Philippe le Bel. Genèse d’une image
Sophia Menache
Menache, Sophia, "Philippe le Bel. Genèse d’une image", dans Revue belge de philologie et d’histoire, 1984, vol. 62, n° 4, p. 689-702.
Extrait du texte
Dans son article sur L’histoire de l’État en France à la fin du Moyen Age, Bernard Guenée a mis en question la conception traditionnelle qui rattache le début des temps modernes au règne de Philippe le Bel : « Mais l’essentiel est de bien ruiner les vieilles murailles qu’ont longtemps été le règne de Philippe le Bel, soi-disant début de la France moderne ... ». En revanche il a souligné la continuité et même la dépendance entre le règne de Philippe le Bel et celui de saint Louis ou même de Philippe Auguste. Mais du point de vue historiographique c’était cette « modernité », imaginaire ou réelle, qui a servi de cause première à l’attirance que le règne de Philippe le Bel a exercé sur les historiens pendant des siècles. Sans doute, le règne de Philippe le Bel s’inscrit-il dans un long processus dans lequel la maison royale sert d’axe central dans la consolidation du système politique.

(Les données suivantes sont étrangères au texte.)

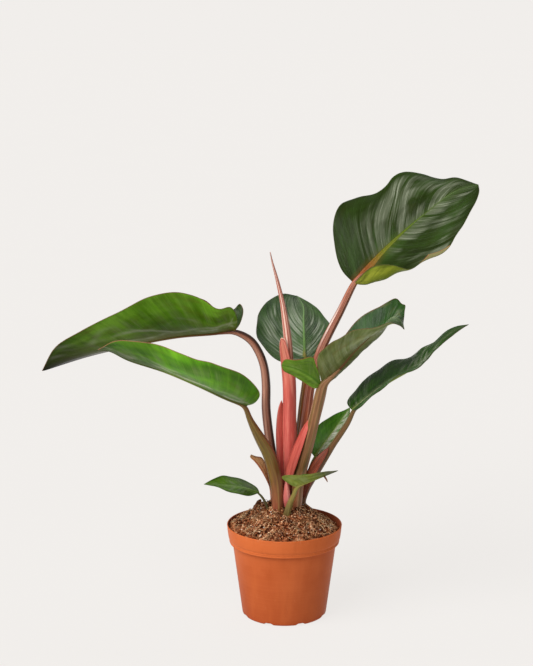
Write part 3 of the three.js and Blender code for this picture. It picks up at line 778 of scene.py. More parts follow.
def leaf_skin(name, look, side):
    shader = LeafShader(name, look)
    deep = look[side][0]
    base = shader.painted_sheen(shader.greens(*look[side]))
    base = shader.fade(base, look["flush"], shader.rib_over, 1.0, look["flush_reach"], look["flush_share"])
    base = shader.veins(shader.folds(base))
    base = shader.midrib(base, deep)
    base = shader.mix(1.0, base, shader.ramp(shader.along, look["shade"]), "MULTIPLY")
    if "curl" in look:
        base = shader.curl(base)
    base = shader.fade(base, look["margin"], shader.edge_gap, 0.3, 1.1, 0.9)
    shader.relief()
    rough = shader.remap(shader.grain["speckle"], 0.3, 0.75, look["rough"] - 0.05, look["rough"] + 0.09)
    streaky = shader.remap(shader.grain["streaks"], 0.3, 0.7, -0.05, 0.05)
    return shader.finish(base, shader.plus(rough, streaky, clamp=True))


def stalk_skin(name, look):
    """A stalk or a sheath. along runs from foot to top, and skin holds places as if it were straight.

    turn is the angle from the groove on a stalk, and millimetres from the margin on a sheath.
    """
    sockets = dict(Specular_IOR_Level=look["gloss"], Coat_Weight=look["coat"], Coat_Roughness=0.25)
    shader = Shader(name, IOR=1.47, **sockets)
    skin, along, turn = shader.vector("skin"), shader.value("along"), shader.value("turn")
    streaks, fine, patches = shader.textures(skin, STALK_NOISE).values()
    specks = shader.noise(skin, 0.9, 5.0, 0.75)
    base = shader.ramp(along, look["run"])
    base = shader.tint(base, look["blush"], patches, 0.45, 0.65, 0.5)
    base = shader.tint(base, look["pale"], streaks, 0.5, 0.68, look["streak"])
    base = shader.tint(base, look["deep"], streaks, 0.5, 0.32, look["streak"])
    base = shader.tint(base, look["pale"], fine, 0.55, 0.75, 0.3)
    base = shader.tint(base, look["deep"], fine, 0.45, 0.28, 0.3)
    for middle, width, share, code, start, end in look["bands"]:
        stripe = shader.remap(shader.apart(turn, middle), 0.6 * width, width, share, 0.0)
        if start > 0:
            stripe = shader.times(stripe, shader.remap(along, start - 0.08, start + 0.08))
        if end < 1:
            stripe = shader.times(stripe, shader.remap(along, end + 0.05, end - 0.05))
        base = shader.mix(stripe, base, code)
    base = shader.tint(base, look["deep"], specks, 0.6, 0.72, 0.3)
    shader.bump(shader.plus(fine, shader.times(streaks, 1.5)), 0.0004, 0.6)
    return shader.finish(base, shader.remap(fine, 0.3, 0.7, look["rough"] - 0.06, look["rough"] + 0.1))


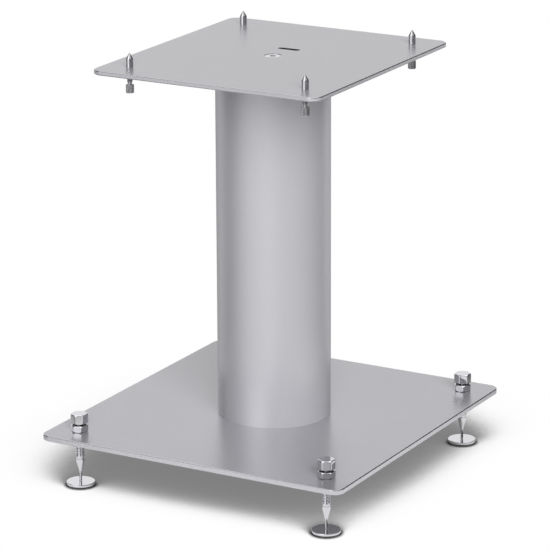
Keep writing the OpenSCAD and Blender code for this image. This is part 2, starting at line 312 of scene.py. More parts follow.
class Studio(bpy.types.PropertyGroup):
    """The camera and the light round the stand."""

    azimuth: FloatProperty(
        name="Azimuth", description="Turn of the camera round the stand, from straight in front",
        default=math.radians(29.282), subtype="ANGLE")
    elevation: FloatProperty(
        name="Elevation", description="Angle at which the camera looks down",
        default=math.radians(16.644), subtype="ANGLE")
    roll: FloatProperty(
        name="Roll", description="Turn of the camera about its own line of sight",
        default=math.radians(-0.245), subtype="ANGLE")
    distance: FloatProperty(
        name="Distance", description="Distance from the camera to the point that it looks at",
        default=2.8833, min=1, max=10, unit="LENGTH")
    aim_height: FloatProperty(
        name="Aim height", description="Height over the floor of the point that the camera looks at",
        default=177.8 * MM, unit="LENGTH")
    aim_right: FloatProperty(
        name="Aim to the right", description="Distance of that point to the right of the column's axis",
        default=1 * MM, unit="LENGTH")
    lens: FloatProperty(
        name="Lens", description="Focal length for the camera's 36 mm wide sensor, in millimetres",
        default=212.04, min=50, max=400, unit="CAMERA")
    paper: FloatVectorProperty(
        name="Paper", description="Colour of the floor and of the background",
        default=srgb("#FFFFFF"), min=0, max=1, size=3, subtype="COLOR")
    shadow: FloatVectorProperty(
        name="Shadow", description="Colour of the floor where the base plate shades it most",
        default=srgb("#808080"), min=0, max=1, size=3, subtype="COLOR")
    shadow_reach: FloatProperty(
        name="Shadow reach", description="Distance within which the stand shades the floor",
        default=0.2, min=0.05, max=0.5, unit="LENGTH")
    contact_reach: FloatProperty(
        name="Contact reach", description="Distance within which a disc darkens the paper beside it",
        default=4 * MM, min=1 * MM, max=20 * MM, unit="LENGTH")
    shadow_tilt: FloatProperty(
        name="Shadow tilt", description="How far from upright the floor's light comes in",
        default=math.radians(80), subtype="ANGLE")
    shadow_side: FloatProperty(
        name="Shadow side", description="Azimuth of the floor's light, to the right of the camera",
        default=math.radians(6), subtype="ANGLE")
    key_side: FloatProperty(
        name="Key side", description="Azimuth of the key light, to the right of the camera",
        default=math.radians(11), subtype="ANGLE")
    key_height: FloatProperty(
        name="Key height", description="Angle of the key light over the floor",
        default=math.radians(25), subtype="ANGLE")
    key_size: FloatProperty(
        name="Key size", description="Angle that the key light fills, which softens its shadows",
        default=math.radians(46), subtype="ANGLE")
    key_light: FloatProperty(
        name="Key light", description="How bright the key light makes white paper that faces it",
        default=1.38, min=0, max=3, subtype="FACTOR")
    room_light: FloatProperty(
        name="Room light", description="How bright the room's own light makes white paper",
        default=0.12, min=0, max=2, subtype="FACTOR")
    softbox: FloatProperty(
        name="Softbox", description="Brightness of the cloth at its whitest, where white paper is 1",
        default=2, min=0.5, max=10, subtype="FACTOR")


# The scene's property for each group of settings
SETTINGS = {"stand_plates": PlateSizes, "stand_feet": FootSizes, "stand_tips": TipSizes,
            "stand_finishes": Finishes, "stand_studio": Studio}


# Modelling helpers

def activate(piece):
    """Selects one object alone and makes it the active one."""
    bpy.ops.object.select_all(action="DESELECT")
    piece.select_set(True)
    bpy.context.view_layer.objects.active = piece


def named(name):
    """Names the object that was just added, and sets its place into its mesh."""
    piece = bpy.context.object
    piece.name = name
    piece.data.name = name
    activate(piece)
    bpy.ops.object.transform_apply(location=True, rotation=True, scale=True)
    return piece


@contextmanager
def edit_mode(piece, everything=False):
    """Opens a piece in edit mode, with all or nothing of it selected."""
    activate(piece)
    bpy.ops.object.mode_set(mode="EDIT")
    bpy.ops.mesh.select_mode(type="EDGE")
    bpy.ops.mesh.select_all(action="SELECT" if everything else "DESELECT")
    yield
    bpy.ops.object.mode_set(mode="OBJECT")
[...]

Ce processus se fait jour sur un certain nombre de plans ; d’une part les progrès de l’administration royale qui cherche à s’insinuer dans tous les aspects de la vie quotidienne ; d’autre part, la lutte sans merci contre les forces hostiles à la monarchie centralisatrice, qu’il s’agisse d’éléments décentralisateurs comme les Flamands ou le Souverain Pontife, ce dernier, en la personne énergique de Boniface VIII, refusant effectivement de reconnaître le nouvel état de choses.